El planteamiento que hace esta novela es curioso: es un híbrido a caballo entre la novela histórica y la fantástica, donde el elemento imaginario entra a través de diversos mitos de oriente y occidente. La idea no es mala. De hecho, con un planteamiento muy parecido, Robert Graves creó un obra maestra: El vellocino de oro. En ella Graves recrea el mito de Jasón y los Argonautas en clave de novela histórica, con un resultado brillante.
Los dientes del dragón arranca durante el sitio de San Juan de Acre en la segunda cruzada, donde Ricardo Corazón de León encarga a un grupo de personajes que busquen una reliquia mágica: la mesa de Salomón, para vencer a los sarracenos.
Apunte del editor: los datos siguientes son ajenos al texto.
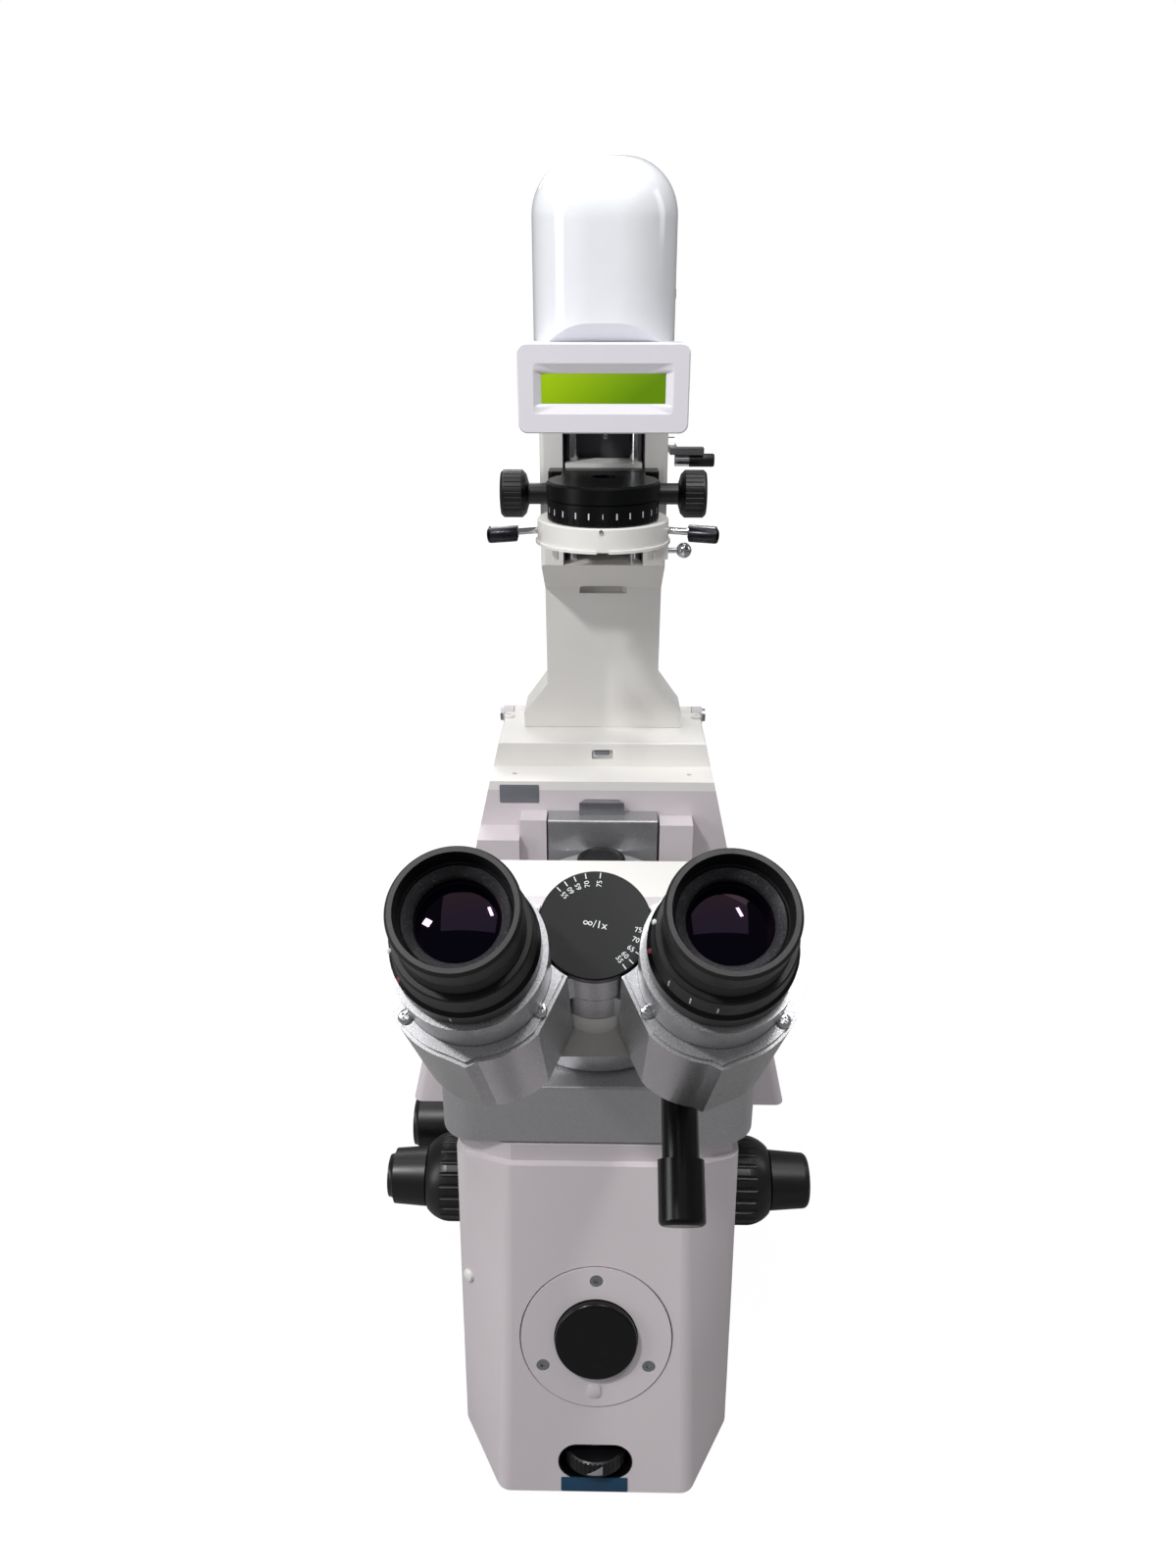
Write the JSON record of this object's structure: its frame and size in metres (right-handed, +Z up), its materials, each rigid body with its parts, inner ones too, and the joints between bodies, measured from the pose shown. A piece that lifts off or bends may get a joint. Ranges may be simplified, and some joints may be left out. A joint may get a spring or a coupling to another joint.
{
  "type": "inverted microscope",
  "caption": "Inverted microscope: wedge-shaped stand, folding binocular tube, nosepiece turret below the stage opening and a tilting light carrier with condenser above it.",
  "frame": {"origin": "on the table, under the middle of the instrument's outline", "axes": "+Z up, +Y from the user's side towards the back, +X to the user's right"},
  "size_m": [0.2746, 0.8045, 0.7],
  "materials": {
    "body_paint": "warm off-white fine-textured enamel",
    "head_paint": "glossy white enamel",
    "silver_paint": "silver metallic enamel",
    "black_paint": "satin black enamel on metal",
    "black_plastic": "black moulded plastic",
    "black_gloss": "glossy black moulded plastic",
    "grip_rubber": "soft black rubber",
    "bright_chrome": "polished chrome plate",
    "steel": "turned steel",
    "brass_bush": "plain bearing bronze",
    "optic_glass": "coated optical glass",
    "front_mirror": "front-silvered mirror block",
    "lcd": "lime-green liquid-crystal window",
    "white_plastic": "white moulded plastic",
    "scale_white": "white enamel with printed marks"
  },
  "bodies": {
    "stand": {"stand_casting": "body_paint", "base_plate": "steel", "rubber_feet": "grip_rubber", "head_block": "body_paint", "front_stage_support": "body_paint", "rear_stage_support": "body_paint", "rear_deck_cover": "body_paint", "front_port_cover": "black_paint", "front_port_screws": "steel", "front_port_cap": "black_plastic", "side_port_cover": "black_plastic", "power_inlet_panel": "black_plastic", "light_path_mirror": "front_mirror", "tube_lens": "optic_glass", "focus_shaft_bushes": "brass_bush", "nosepiece_rail": "steel", "carrier_hinge_pin": "steel", "tube_neck": "body_paint", "tube_mount_ring": "silver_paint"},
    "power_switch": {"power_rocker": "black_gloss"},
    "dimmer": {"brightness_wheel": "black_plastic"},
    "coarse_drive": {"coarse_focus_shaft": "steel", "coarse_focus_knobs": "black_plastic"},
    "fine_drive": {"fine_focus_shaft": "steel", "fine_focus_knobs": "black_plastic"},
    "port_selector": {"port_selector_knob": "black_plastic"},
    "nosepiece": {"nosepiece_carriage": "silver_paint"},
    "turret": {"nosepiece_turret": "black_paint", "objective_dust_caps": "black_plastic"},
    "left_arm": {"left_prism_housing": "silver_paint", "left_housing_cover": "silver_paint", "left_eyepiece": "black_paint", "scale_disc": "scale_white"},
    "right_arm": {"right_prism_housing": "silver_paint", "right_housing_cover": "silver_paint", "right_eyepiece": "black_paint"},
    "left_diopter": {"left_diopter_ring": "grip_rubber"},
    "right_diopter": {"right_diopter_ring": "grip_rubber"},
    "tube_selector": {"tube_selector_rod": "black_plastic"},
    "carrier": {"carrier_column": "body_paint", "condenser_guide_rods": "bright_chrome", "nose_cover": "head_paint", "head_arm": "body_paint", "head_mirror": "front_mirror", "display_housing": "white_plastic", "display_window": "lcd", "lamp_housing": "black_paint", "halogen_lamp": "optic_glass"},
    "condenser": {"condenser_carriage": "body_paint", "condenser_lens": "optic_glass", "condenser_drive_block": "black_paint", "condenser_turret_cover": "black_paint"},
    "condenser_drive": {"condenser_drive_shaft": "bright_chrome", "condenser_height_knobs": "black_plastic"},
    "condenser_disc": {"condenser_turret": "black_paint"},
    "left_centring": {"left_centring_screw": "bright_chrome"},
    "right_centring": {"right_centring_screw": "bright_chrome"},
    "lens_clamp": {"lens_clamp_screw": "bright_chrome"},
    "swing_lever": {"filter_lever": "bright_chrome"}
  },
  "joints": [
    {"name": "carrier_tilt", "type": "hinge", "parent": "stand", "child": "carrier", "pos_m": [0, 0.3245, 0.262], "axis": [1, 0, 0], "range_deg": [-40, 0]},
    {"name": "condenser_slide", "type": "slide", "parent": "carrier", "child": "condenser", "axis": [0, 0, 1], "range_m": [-0.015, 0.03]},
    {"name": "condenser_drive_turn", "type": "hinge", "parent": "condenser", "child": "condenser_drive", "pos_m": [0, 0.1985, 0.484], "axis": [1, 0, 0], "range_deg": [-218, 110]},
    {"name": "condenser_turret_turn", "type": "hinge", "parent": "condenser", "child": "condenser_disc", "pos_m": [0, 0.1435, 0.483], "axis": [0, 0, 1], "continuous": true},
    {"name": "left_centring_turn", "type": "hinge", "parent": "condenser", "child": "left_centring", "pos_m": [-0.05638, 0.13898, 0.467], "axis": [-0.9397, -0.342, 0], "range_deg": [-360, 360]},
    {"name": "right_centring_turn", "type": "hinge", "parent": "condenser", "child": "right_centring", "pos_m": [0.05638, 0.13898, 0.467], "axis": [0.9397, -0.342, 0], "range_deg": [-360, 360]},
    {"name": "lens_clamp_turn", "type": "hinge", "parent": "condenser", "child": "lens_clamp", "pos_m": [0.05, 0.1415, 0.453], "axis": [1, 0, 0], "range_deg": [-360, 360]},
    {"name": "filter_lever_swing", "type": "hinge", "parent": "carrier", "child": "swing_lever", "pos_m": [0.045, 0.2695, 0.512], "axis": [1, 0, 0], "range_deg": [-25, 10]},
    {"name": "nosepiece_slide", "type": "slide", "parent": "stand", "child": "nosepiece", "axis": [0, 0, 1], "range_m": [-0.007, 0.005]},
    {"name": "coarse_focus_turn", "type": "hinge", "parent": "stand", "child": "coarse_drive", "pos_m": [0, -0.0855, 0.085], "axis": [1, 0, 0], "range_deg": [-900.5, 1260.5]},
    {"name": "fine_focus_turn", "type": "hinge", "parent": "stand", "child": "fine_drive", "pos_m": [0, -0.0855, 0.085], "axis": [1, 0, 0], "continuous": true},
    {"name": "turret_turn", "type": "hinge", "parent": "nosepiece", "child": "turret", "pos_m": [0, 0.11797, 0.17887], "axis": [0, -0.2588, 0.9659], "continuous": true},
    {"name": "port_selector_turn", "type": "hinge", "parent": "stand", "child": "port_selector", "pos_m": [-0.1, -0.0285, 0.082], "axis": [1, 0, 0], "range_deg": [0, 90]},
    {"name": "tube_selector_pull", "type": "slide", "parent": "stand", "child": "tube_selector", "axis": [0, -0.766, -0.6428], "range_m": [0, 0.012]},
    {"name": "brightness_turn", "type": "hinge", "parent": "stand", "child": "dimmer", "pos_m": [0, -0.22594, 0.01937], "axis": [0, 0.2631, 0.9648], "range_deg": [0, 300]},
    {"name": "power_rocker_throw", "type": "hinge", "parent": "stand", "child": "power_switch", "pos_m": [0.006, 0.3275, 0.05], "axis": [1, 0, 0], "range_deg": [0, 9]},
    {"name": "left_arm_fold", "type": "hinge", "parent": "stand", "child": "left_arm", "pos_m": [0, -0.3407, 0.4309], "axis": [0, -0.6428, 0.766], "range_deg": [0, 25.04]},
    {"name": "right_arm_fold", "type": "hinge", "parent": "stand", "child": "right_arm", "pos_m": [0, -0.3407, 0.4309], "axis": [0, -0.6428, 0.766], "range_deg": [-25.04, 0]},
    {"name": "left_diopter_turn", "type": "hinge", "parent": "left_arm", "child": "left_diopter", "pos_m": [-0.0375, -0.37363, 0.44635], "axis": [0, -0.6428, 0.766], "range_deg": [-150, 150]},
    {"name": "right_diopter_turn", "type": "hinge", "parent": "right_arm", "child": "right_diopter", "pos_m": [0.0375, -0.37363, 0.44635], "axis": [0, -0.6428, 0.766], "range_deg": [-150, 150]}
  ],
  "couplings": [
    {"joint": "condenser_drive_turn", "follows": "condenser_slide", "rad_per_m": -125},
    {"joint": "coarse_focus_turn", "follows": "nosepiece_slide", "rad_per_m": -3141.6},
    {"joint": "right_arm_fold", "follows": "left_arm_fold", "ratio": -1}
  ]
}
La novela es la historia del peregrinar de este grupo en busca de las doce piedras dracontías que han de encastrarse en un peto de oro que protege del poder de la mesa. Esa es la excusa, y con ella asistimos uno tras otro a la descripción de los susodichos mitos. El problema es que la novela no da más de sí. Los personajes son muy pobres, meras caricaturas; la trama excesivamente simple y predecible; el final, como era de esperar, muy tonto. En la historia aparecen elfos, enanos y orcos un poco sin venir a cuento, como si fuesen parte del paisaje obligado de un relato fantástico. La novela discurre al trantrán. Lo mejor son algunas escenas cómicas que nos encontramos en la historia. No me refiero al humor soez y socarrón que salpica constantemente el relato (ya sabéis, el tipo de humor basado en "caca, pedo, culo, pis"), sino a escenas que están tratadas con la trascendencia del relato épico, pero que acaban teniendo un desenlace ridículo y absurdo.
En definitiva, la podéis obviar. Quitando En busca del unicornio, una novela que me encantó en su día, este autor se crece en el ensayo histórico, pero sus novelas dejan mucho que desear. Y esta es, con diferencia, de las peores que he leído.